Custom probes and checks

The predefined probes and checks handle simple cases, and more complex computations can be done using custom probes and custom checks. These are python functions, and run with access to the DSS Python.

Custom probe

A custom python probe is a function taking the dataset or folder as parameter and returning values.

Return values

The function can return a single value, in which case the metric gets the generic name “value”:

def process(dataset):
    return dataset.get_dataframe().shape[1]

A custom probe can also compute several values in one pass, and return them as a dictionary of name to value:

def process(dataset):
    df = dataset.get_dataframe()
    return {'num_rows' : df.shape[0], 'num_cols' : df.shape[1]}

DSS automatically infers the type of the metric’s value, among DOUBLE, BOOLEAN, BIGINT, STRING and ARRAY, but in some cases one wants to explicitly specify the type. For example, to get a ISO-formatted UTC timestamp recognized as a date, one has to pass the metric value under the form of a pair of (value, type)

from datetime import datetime as dt
from dataiku.metric import MetricDataTypes

def process(dataset):
    now = dt.strftime(dt.now(), '%Y-%m-%dT%H:%M:%SZ')
    return {'now_as_string' : now, 'now_as_date' : (now, MetricDataTypes.DATE)}

Partitioned datasets

For partitioned datasets, the function of the custom probe receives a second parameter: the partition on which the computation is requested. When the computation is requested on the full dataset and not on just one partition, the value passed is “ALL”.

Custom check / Custom Data Quality rule

A custom check or Data Quality rule is a function taking the folder, saved model, model evaluation store or dataset as parameter and returning a check or rule outcome.

Note

It is advised to name all custom checks in order to distinguish the values they produce in the checks display, because custom checks can’t auto-generate a meaningful name.

If appropriate, a message can be returned as a second return value.

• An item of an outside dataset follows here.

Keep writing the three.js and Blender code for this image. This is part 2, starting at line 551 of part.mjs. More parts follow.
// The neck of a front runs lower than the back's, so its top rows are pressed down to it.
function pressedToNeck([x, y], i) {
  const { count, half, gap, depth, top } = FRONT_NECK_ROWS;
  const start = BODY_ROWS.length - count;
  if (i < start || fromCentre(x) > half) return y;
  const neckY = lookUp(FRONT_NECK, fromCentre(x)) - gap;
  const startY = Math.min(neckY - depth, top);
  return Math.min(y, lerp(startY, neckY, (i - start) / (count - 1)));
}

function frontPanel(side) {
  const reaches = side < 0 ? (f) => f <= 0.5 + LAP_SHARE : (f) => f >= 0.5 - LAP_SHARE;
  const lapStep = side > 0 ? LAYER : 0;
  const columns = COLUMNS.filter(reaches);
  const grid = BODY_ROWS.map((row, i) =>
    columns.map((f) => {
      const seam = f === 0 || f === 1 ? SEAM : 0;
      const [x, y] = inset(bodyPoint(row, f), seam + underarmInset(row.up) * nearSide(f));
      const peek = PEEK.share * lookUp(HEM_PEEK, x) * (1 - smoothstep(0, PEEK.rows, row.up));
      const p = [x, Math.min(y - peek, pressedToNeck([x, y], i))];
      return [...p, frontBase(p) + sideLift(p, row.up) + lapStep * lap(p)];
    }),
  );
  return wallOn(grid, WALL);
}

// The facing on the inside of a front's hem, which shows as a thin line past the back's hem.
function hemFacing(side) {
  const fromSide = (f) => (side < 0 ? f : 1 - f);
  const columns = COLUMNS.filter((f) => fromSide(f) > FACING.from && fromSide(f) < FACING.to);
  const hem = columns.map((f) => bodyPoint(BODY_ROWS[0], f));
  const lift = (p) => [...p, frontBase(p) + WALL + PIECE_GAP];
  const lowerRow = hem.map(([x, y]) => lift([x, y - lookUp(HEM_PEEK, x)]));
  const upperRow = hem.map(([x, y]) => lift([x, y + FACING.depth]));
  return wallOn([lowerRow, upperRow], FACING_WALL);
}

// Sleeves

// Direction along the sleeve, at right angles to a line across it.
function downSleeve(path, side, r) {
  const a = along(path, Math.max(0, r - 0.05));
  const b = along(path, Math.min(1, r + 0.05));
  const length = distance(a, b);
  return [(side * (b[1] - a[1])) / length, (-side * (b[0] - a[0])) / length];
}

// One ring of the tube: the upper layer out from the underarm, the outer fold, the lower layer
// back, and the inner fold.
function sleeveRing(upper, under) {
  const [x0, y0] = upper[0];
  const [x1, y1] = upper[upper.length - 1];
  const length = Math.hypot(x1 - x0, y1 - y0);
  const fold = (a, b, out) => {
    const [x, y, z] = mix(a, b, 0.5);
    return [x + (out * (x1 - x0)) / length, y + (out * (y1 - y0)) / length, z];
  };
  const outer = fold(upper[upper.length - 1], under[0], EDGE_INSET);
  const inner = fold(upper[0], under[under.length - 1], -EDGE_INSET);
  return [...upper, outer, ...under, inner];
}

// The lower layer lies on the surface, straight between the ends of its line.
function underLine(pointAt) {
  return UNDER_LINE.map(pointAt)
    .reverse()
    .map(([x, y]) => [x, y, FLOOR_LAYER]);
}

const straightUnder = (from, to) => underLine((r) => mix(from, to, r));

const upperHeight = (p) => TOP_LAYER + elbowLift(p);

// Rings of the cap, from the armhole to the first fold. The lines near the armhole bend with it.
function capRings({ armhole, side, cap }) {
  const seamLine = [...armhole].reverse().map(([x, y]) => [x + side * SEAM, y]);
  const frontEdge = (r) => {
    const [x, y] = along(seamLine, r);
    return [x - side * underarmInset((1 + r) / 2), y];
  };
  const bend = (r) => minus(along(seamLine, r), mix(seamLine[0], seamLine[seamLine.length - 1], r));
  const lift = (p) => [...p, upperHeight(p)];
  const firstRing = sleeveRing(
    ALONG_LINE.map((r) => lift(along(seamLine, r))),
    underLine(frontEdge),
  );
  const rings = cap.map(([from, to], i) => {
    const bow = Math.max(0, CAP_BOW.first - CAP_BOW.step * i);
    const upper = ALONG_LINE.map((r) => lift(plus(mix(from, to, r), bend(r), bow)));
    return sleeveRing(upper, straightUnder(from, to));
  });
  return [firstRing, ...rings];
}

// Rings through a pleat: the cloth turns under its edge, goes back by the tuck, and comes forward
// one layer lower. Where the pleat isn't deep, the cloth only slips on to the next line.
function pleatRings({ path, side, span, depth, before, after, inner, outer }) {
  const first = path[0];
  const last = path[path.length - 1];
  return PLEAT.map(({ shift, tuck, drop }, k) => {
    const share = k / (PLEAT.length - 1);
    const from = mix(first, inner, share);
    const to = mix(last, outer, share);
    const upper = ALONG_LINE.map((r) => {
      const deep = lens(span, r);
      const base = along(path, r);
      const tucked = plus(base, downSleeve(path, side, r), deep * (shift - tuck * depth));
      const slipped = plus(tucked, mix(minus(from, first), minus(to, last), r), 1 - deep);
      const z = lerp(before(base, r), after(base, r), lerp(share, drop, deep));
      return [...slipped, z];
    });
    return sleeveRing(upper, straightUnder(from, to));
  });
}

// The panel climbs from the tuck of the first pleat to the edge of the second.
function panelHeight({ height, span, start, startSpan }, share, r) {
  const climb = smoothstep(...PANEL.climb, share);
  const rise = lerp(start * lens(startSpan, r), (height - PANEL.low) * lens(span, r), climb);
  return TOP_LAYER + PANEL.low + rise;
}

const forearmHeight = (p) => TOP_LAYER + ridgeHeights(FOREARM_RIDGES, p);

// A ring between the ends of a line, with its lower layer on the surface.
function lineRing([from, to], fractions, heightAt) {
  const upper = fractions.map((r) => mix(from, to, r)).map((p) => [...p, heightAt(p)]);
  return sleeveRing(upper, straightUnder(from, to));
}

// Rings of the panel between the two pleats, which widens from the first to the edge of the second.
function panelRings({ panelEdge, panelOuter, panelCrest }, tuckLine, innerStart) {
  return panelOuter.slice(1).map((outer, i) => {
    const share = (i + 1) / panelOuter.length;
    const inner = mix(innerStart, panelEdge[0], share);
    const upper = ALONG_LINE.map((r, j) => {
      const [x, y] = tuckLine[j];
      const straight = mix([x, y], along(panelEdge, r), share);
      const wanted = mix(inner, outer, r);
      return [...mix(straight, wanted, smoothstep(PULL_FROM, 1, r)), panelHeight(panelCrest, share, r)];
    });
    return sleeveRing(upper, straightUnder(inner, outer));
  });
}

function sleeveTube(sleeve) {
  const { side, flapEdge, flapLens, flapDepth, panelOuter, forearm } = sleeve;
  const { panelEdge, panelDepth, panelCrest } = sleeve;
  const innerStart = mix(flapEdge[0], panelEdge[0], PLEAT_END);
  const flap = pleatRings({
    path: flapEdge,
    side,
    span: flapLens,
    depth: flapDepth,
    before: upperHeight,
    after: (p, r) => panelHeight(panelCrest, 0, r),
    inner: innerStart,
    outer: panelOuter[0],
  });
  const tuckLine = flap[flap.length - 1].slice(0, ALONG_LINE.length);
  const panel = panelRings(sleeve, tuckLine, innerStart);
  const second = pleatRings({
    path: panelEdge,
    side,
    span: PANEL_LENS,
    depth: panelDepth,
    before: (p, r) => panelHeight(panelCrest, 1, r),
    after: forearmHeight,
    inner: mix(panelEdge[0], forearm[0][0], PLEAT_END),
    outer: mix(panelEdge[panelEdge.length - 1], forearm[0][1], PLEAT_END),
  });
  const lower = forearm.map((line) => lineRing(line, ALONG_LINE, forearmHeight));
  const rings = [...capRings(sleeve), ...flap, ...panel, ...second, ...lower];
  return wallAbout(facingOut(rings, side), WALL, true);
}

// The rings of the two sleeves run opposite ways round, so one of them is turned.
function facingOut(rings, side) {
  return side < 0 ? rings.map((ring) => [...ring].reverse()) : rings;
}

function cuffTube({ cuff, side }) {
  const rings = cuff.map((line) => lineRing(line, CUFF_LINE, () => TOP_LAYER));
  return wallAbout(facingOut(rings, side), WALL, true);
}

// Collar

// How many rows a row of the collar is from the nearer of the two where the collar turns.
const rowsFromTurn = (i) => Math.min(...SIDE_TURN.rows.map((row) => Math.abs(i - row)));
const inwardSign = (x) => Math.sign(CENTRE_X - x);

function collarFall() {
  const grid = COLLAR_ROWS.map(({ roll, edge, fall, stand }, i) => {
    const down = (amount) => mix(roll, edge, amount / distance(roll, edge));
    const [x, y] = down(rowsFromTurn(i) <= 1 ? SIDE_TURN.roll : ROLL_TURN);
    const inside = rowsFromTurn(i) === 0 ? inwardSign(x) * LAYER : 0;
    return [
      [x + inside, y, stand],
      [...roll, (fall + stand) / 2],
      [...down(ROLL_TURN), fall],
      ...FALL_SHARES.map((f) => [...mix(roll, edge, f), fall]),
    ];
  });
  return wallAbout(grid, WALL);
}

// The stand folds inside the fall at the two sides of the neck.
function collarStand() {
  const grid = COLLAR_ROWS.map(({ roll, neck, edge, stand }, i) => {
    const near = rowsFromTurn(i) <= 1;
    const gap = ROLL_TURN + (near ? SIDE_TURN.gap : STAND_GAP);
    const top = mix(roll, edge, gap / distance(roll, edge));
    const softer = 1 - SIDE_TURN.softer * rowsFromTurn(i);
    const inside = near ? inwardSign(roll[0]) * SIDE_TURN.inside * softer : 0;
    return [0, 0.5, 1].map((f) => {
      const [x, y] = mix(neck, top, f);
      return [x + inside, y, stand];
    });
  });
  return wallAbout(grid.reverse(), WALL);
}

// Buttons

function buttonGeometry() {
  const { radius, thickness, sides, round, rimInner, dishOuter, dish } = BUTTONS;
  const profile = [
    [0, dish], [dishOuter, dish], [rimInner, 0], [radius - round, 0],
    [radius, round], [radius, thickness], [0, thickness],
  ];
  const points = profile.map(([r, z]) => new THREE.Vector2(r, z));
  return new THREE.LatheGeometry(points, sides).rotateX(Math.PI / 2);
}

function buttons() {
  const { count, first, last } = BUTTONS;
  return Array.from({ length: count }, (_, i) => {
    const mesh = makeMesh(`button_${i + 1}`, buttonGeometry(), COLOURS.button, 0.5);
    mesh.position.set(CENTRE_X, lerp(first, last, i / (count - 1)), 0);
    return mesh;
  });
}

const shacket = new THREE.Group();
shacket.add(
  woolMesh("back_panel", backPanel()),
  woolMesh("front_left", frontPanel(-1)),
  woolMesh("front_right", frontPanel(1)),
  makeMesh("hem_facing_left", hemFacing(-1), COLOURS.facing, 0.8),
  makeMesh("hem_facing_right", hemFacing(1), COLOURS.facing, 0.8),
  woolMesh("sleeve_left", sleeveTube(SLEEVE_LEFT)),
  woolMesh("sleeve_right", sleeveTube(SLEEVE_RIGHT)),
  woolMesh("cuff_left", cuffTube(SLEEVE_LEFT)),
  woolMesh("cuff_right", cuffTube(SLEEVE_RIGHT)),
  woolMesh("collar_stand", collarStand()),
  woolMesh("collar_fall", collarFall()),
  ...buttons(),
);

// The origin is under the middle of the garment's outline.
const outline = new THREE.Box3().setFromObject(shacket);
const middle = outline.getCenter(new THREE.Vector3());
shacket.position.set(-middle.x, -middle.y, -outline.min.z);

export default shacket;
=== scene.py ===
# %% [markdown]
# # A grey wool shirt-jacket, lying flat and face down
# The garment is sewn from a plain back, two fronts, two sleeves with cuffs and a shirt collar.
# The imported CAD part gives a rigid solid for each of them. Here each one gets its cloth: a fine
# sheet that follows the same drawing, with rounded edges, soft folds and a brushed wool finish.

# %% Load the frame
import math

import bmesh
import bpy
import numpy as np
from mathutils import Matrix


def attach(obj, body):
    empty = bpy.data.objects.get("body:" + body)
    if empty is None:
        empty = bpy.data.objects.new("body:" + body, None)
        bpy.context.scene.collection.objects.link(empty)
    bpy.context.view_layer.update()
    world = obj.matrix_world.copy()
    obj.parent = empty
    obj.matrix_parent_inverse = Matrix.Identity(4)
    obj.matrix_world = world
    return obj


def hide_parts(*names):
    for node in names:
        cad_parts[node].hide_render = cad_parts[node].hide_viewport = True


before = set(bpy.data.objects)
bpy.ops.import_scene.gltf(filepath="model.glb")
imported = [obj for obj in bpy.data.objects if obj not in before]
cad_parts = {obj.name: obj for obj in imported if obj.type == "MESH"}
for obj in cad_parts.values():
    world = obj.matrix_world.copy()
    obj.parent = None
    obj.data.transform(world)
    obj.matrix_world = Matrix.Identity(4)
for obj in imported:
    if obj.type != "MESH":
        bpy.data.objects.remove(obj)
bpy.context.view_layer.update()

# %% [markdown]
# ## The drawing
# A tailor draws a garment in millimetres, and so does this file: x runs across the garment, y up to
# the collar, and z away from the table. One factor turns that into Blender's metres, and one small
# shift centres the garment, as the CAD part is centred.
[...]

def process(last_values, dataset):
    if dataset.name == 'PROJ.a_dataset':
        return 'OK'
    else:
        return 'ERROR', 'not the expected dataset'

The last values of each metric for the dataset, folder or saved model are passed as the first parameter. This parameter is a dict of metric identifier to metric data point.

def process(last_values):
    if int(last_values['basic:COUNT_FILES'].get_value()) > 10:
        return 'OK'
    else:
        return 'ERROR', 'not enough files'

Here’s another example of a custom check that compares the max value of the dataset column order_date to the last build date for the dataset. Note that in the Metrics tab, the “Column statistics” metric for the dataset column order_date is set to MAX in this example. This makes the metric value last_values['col_stats:MAX:order_date'] available in our custom check.

from datetime import datetime, timedelta

def process(last_values):
    build_start_date = last_values['reporting:BUILD_START_DATE'].get_value()
    max_data_timestamp = last_values['col_stats:MAX:order_date'].get_value()

    # turn our values into datetime objects to allow us to use datetime functions
    build_date_datetime = datetime.strptime(build_start_date, "%Y-%m-%dT%H:%M:%S.%fZ")
    max_timestamp_datetime = datetime.strptime(max_data_timestamp, "%Y-%m-%dT%H:%M:%S.%fZ")

    # flag if the difference is greater than 1 day
    if build_date_datetime > max_timestamp_datetime + timedelta(days=1):
        return 'ERROR'
    else:
        return 'OK', build_date_formatted.isoformat()